Actresses Elyse Dinh and Vivien Ngô Share Their Families’ Refugee Stories

In her approximate 30 year acting career, Elyse Dinh was usually either dressed in a lab coat playing a nurse or was seen grieving the loss of her children. As a Vietnamese-American woman, these were the roles Elyse was locked into, until she broke free, and stepped into the spotlight on Queen Sugar.

Queen Sugar is the hit drama series that airs on the Oprah Winfrey Network. Directed & executive produced by Ava Duvernay and Oprah Winfrey, the show is set in contemporary New Orleans, and chronicles the lives of estranged siblings.

In the last season that recently premiered, the mother and daughter of a Vietnamese-American family were introduced. And it is Elyse’s role, in Queen Sugar, that for the first time, she does not play a marginalized character, but a contemporary character of Vietnamese descent.

“It’s pretty realistic,” Elyse said of the way Queen Sugar represents Vietnamese-American culture. “My character owns a seafood processing plant. There is a real women who is like my character, and she is awesome. Her name is Theresa. We shot on location at her seafood plant.”

Like the character she plays, Elyse is also a Vietnamese refugee.

“I was 8. Went to school there,” Elyse recalled of her life in Vietnam on Brad Show Live. “I got to second grade there. I remember the day that we left. I remember I had to beg my grandfather to come with me, and he wouldn’t. He said I am an old man and will take my chances here.”

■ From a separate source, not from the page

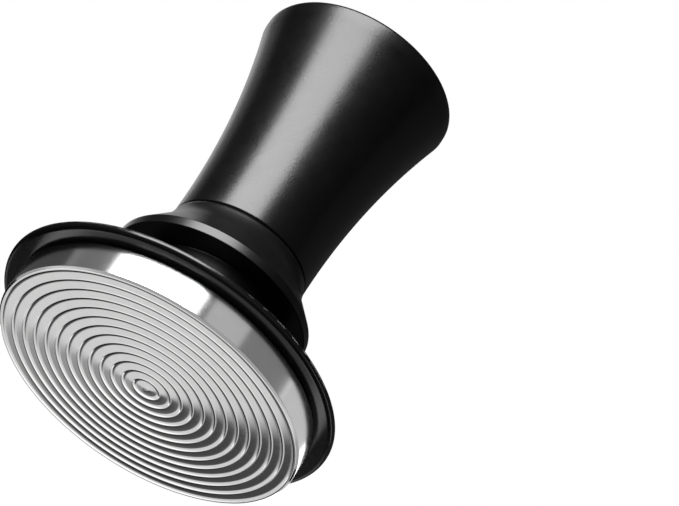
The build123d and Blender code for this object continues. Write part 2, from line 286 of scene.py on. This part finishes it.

Having never seen her grandfather again, she escaped the Vietnam War with her mother and father, where they ended up at Camp Pendleton, a military base that was reinvented to house thousands of Vietnamese refugees.

Among Elyse and her family living at the refugee site were the relatives of Vivien Ngô, the actress who plays Elyse’s daughter in Queen Sugar.

“I know Elyse was probably at Camp Pendleton at the same time my family was,” Vivien said on Brad Show Live. “They just never crossed paths because it was so huge.”

While Vivien was born in California, her immediate relatives similarly left Vietnam, and settled in a Vietnamese community in Southern California.

“My father was one of the first ones to arrive. They [ my father and his brothers] left pretty much the week of the fall [Fall of Saigon]…. My dad talked his way onto a spot on a boat,” Vivien said. He “stayed in Guam and wound up at Camp Pendleton.”

Many Vietnamese refugees, including Vivien’s father, who stayed at Camp Pendleton, were later sponsored by American families. This allowed for her father to slowly, but surely, file and petition the rest of his family to come to the U.S.

For the refugees that were never sponsored, they remained undocumented, protected by the sheer measure that the U.S. could not deport them due to poor U.S.-Vietnamese diplomatic ties. Because of that, for decades, thousands of Vietnamese refugees lived in the U.S., where they created business and families.

“Decades later, they [the Vietnamese refugees] are law abiding wonderful citizens with families,” Vivien weighed in on the state of undocumented Vietnamese refugees.

Despite years of living in the U.S., the families that Elyse and Vivien grew up with and were surrounded by, are now being targeted by the Trump Administration’s deportation efforts.